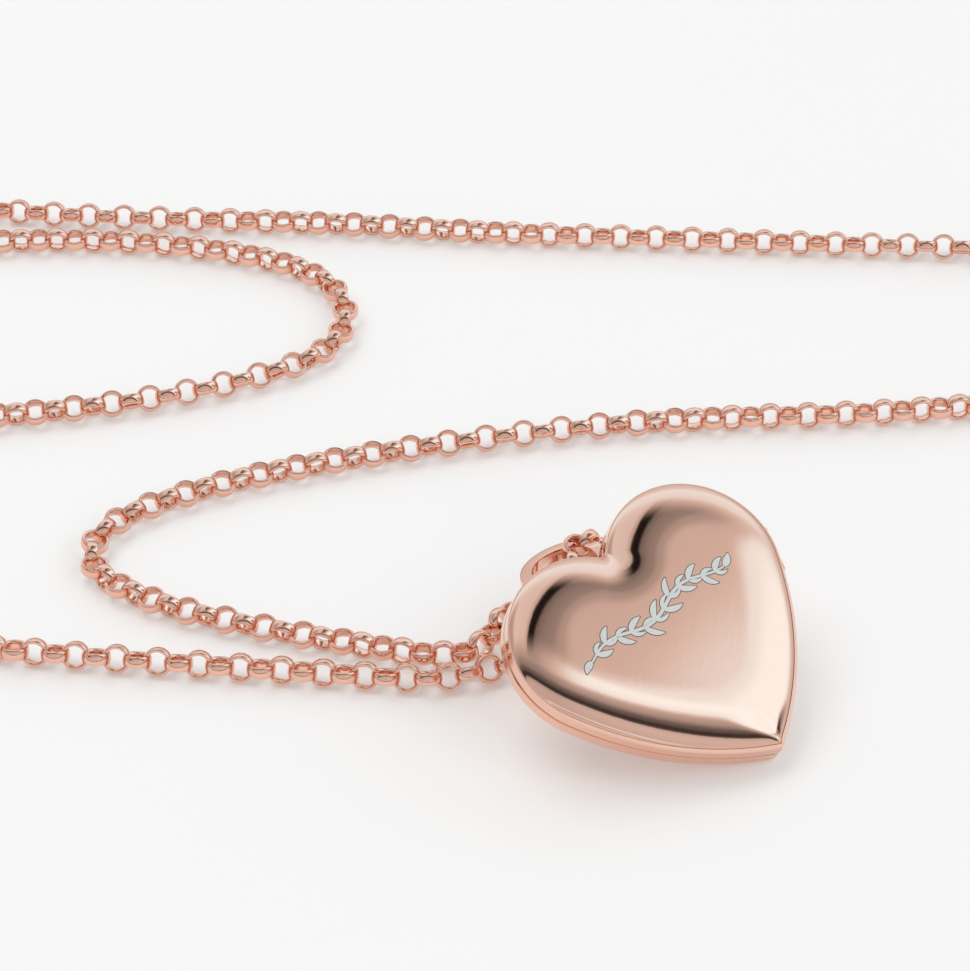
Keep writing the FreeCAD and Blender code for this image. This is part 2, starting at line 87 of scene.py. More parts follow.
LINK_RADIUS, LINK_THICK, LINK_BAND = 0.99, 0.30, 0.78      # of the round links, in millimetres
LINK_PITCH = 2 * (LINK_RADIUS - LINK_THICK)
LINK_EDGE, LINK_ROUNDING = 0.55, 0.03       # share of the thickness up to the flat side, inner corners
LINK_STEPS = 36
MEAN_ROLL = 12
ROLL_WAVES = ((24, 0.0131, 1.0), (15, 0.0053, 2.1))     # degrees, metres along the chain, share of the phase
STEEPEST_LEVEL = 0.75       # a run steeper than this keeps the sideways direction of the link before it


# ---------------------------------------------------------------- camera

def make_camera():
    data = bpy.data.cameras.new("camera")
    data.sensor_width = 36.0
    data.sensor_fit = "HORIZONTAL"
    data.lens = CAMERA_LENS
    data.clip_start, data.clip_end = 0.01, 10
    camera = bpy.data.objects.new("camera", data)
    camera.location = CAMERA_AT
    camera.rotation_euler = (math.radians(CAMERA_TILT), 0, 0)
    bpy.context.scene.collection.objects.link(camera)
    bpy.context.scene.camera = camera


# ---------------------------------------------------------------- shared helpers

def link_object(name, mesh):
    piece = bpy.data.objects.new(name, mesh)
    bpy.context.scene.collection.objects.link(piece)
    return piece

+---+

** WORK TO BE COMPLETED **
Extract the complete listing above, reproducing each line exactly.

** SOLUTION FOR THIS PROBLEM **
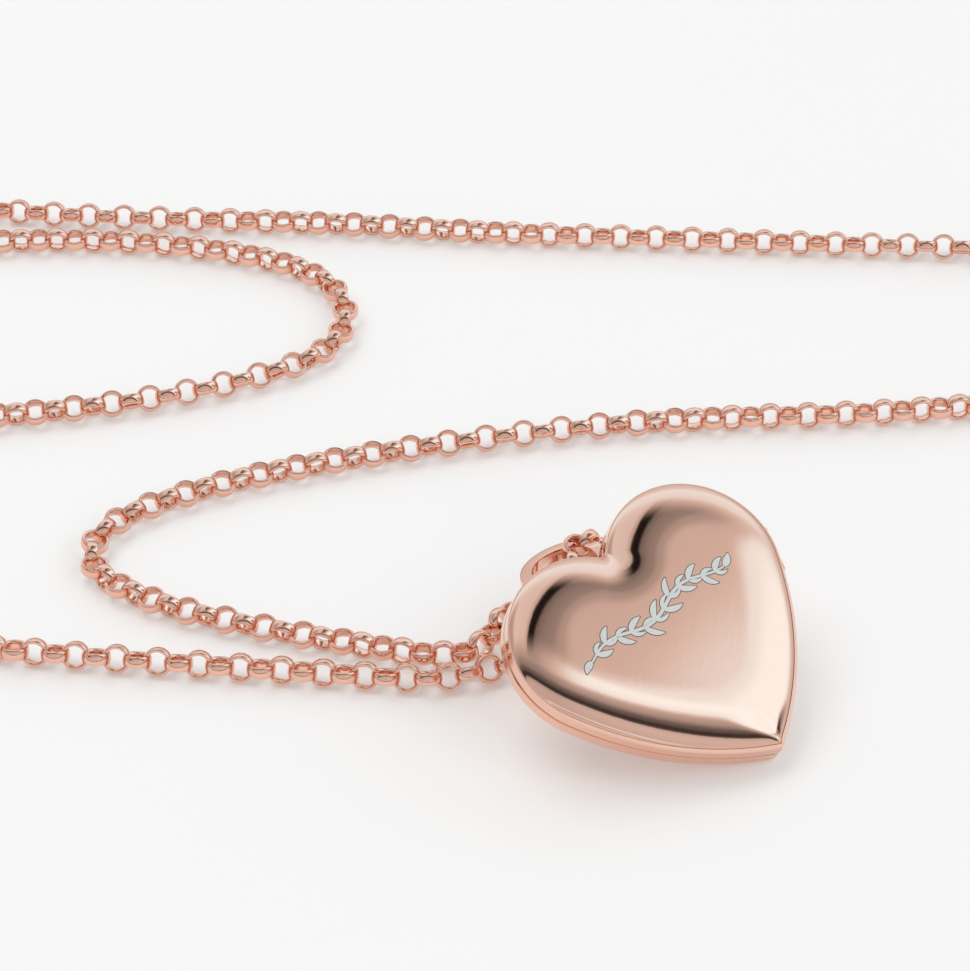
Keep writing the FreeCAD and Blender code for this image. This is part 2, starting at line 87 of scene.py. More parts follow.
LINK_RADIUS, LINK_THICK, LINK_BAND = 0.99, 0.30, 0.78      # of the round links, in millimetres
LINK_PITCH = 2 * (LINK_RADIUS - LINK_THICK)
LINK_EDGE, LINK_ROUNDING = 0.55, 0.03       # share of the thickness up to the flat side, inner corners
LINK_STEPS = 36
MEAN_ROLL = 12
ROLL_WAVES = ((24, 0.0131, 1.0), (15, 0.0053, 2.1))     # degrees, metres along the chain, share of the phase
STEEPEST_LEVEL = 0.75       # a run steeper than this keeps the sideways direction of the link before it


# ---------------------------------------------------------------- camera

def make_camera():
    data = bpy.data.cameras.new("camera")
    data.sensor_width = 36.0
    data.sensor_fit = "HORIZONTAL"
    data.lens = CAMERA_LENS
    data.clip_start, data.clip_end = 0.01, 10
    camera = bpy.data.objects.new("camera", data)
    camera.location = CAMERA_AT
    camera.rotation_euler = (math.radians(CAMERA_TILT), 0, 0)
    bpy.context.scene.collection.objects.link(camera)
    bpy.context.scene.camera = camera


# ---------------------------------------------------------------- shared helpers

def link_object(name, mesh):
    piece = bpy.data.objects.new(name, mesh)
    bpy.context.scene.collection.objects.link(piece)
    return piece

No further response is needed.